== Stated problem ==
Everything from the line holding "Reconstruct the object" through the last line below must be repeated exactly, and nothing else.

※ ※ ※

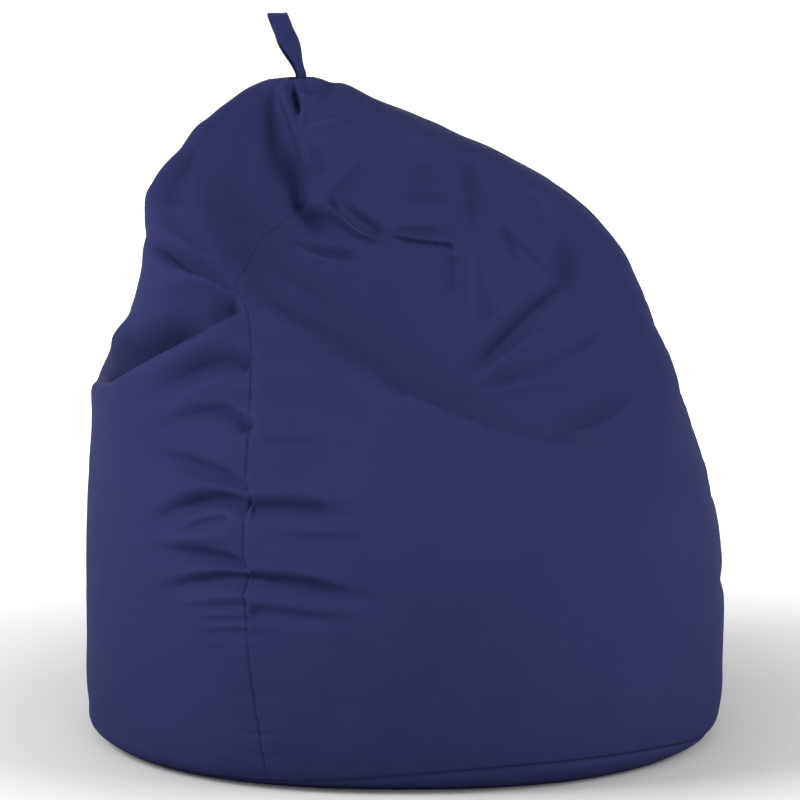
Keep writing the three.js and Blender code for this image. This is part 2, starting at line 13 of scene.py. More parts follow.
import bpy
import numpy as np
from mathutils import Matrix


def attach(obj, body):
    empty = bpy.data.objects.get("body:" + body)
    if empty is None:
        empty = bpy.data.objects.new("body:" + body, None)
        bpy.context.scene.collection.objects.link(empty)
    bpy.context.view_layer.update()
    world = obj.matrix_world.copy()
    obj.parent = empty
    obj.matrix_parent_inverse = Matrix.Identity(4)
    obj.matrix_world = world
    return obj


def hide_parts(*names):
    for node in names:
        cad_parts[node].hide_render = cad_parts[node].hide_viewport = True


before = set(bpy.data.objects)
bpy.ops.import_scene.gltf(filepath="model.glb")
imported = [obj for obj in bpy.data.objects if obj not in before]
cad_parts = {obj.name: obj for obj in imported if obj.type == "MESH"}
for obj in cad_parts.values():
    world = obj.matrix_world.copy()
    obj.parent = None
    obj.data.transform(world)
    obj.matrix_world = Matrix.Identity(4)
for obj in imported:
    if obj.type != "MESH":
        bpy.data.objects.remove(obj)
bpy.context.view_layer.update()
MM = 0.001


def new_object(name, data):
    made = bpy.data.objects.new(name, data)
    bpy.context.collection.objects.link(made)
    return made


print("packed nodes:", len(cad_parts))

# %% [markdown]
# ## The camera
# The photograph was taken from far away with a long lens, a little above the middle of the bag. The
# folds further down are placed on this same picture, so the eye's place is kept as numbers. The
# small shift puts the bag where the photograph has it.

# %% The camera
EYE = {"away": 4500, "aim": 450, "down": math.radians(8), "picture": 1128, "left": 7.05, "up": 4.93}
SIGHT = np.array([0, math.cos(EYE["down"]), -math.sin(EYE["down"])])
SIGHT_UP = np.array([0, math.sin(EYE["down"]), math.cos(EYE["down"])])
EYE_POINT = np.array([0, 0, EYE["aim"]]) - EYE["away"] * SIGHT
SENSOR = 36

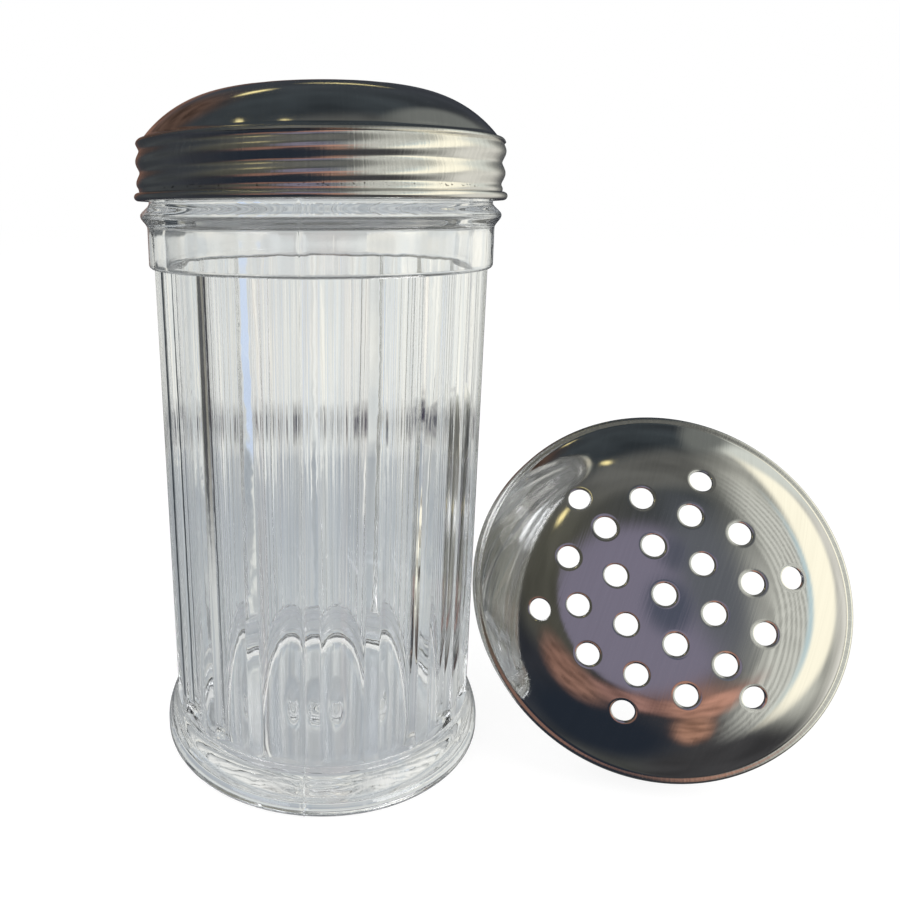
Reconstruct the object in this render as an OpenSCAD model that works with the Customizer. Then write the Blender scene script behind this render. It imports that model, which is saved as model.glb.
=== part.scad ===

※ ※ ※

== Completed exercise ==
Reconstruct the object in this render as an OpenSCAD model that works with the Customizer. Then write the Blender scene script behind this render. It imports that model, which is saved as model.glb.
=== part.scad ===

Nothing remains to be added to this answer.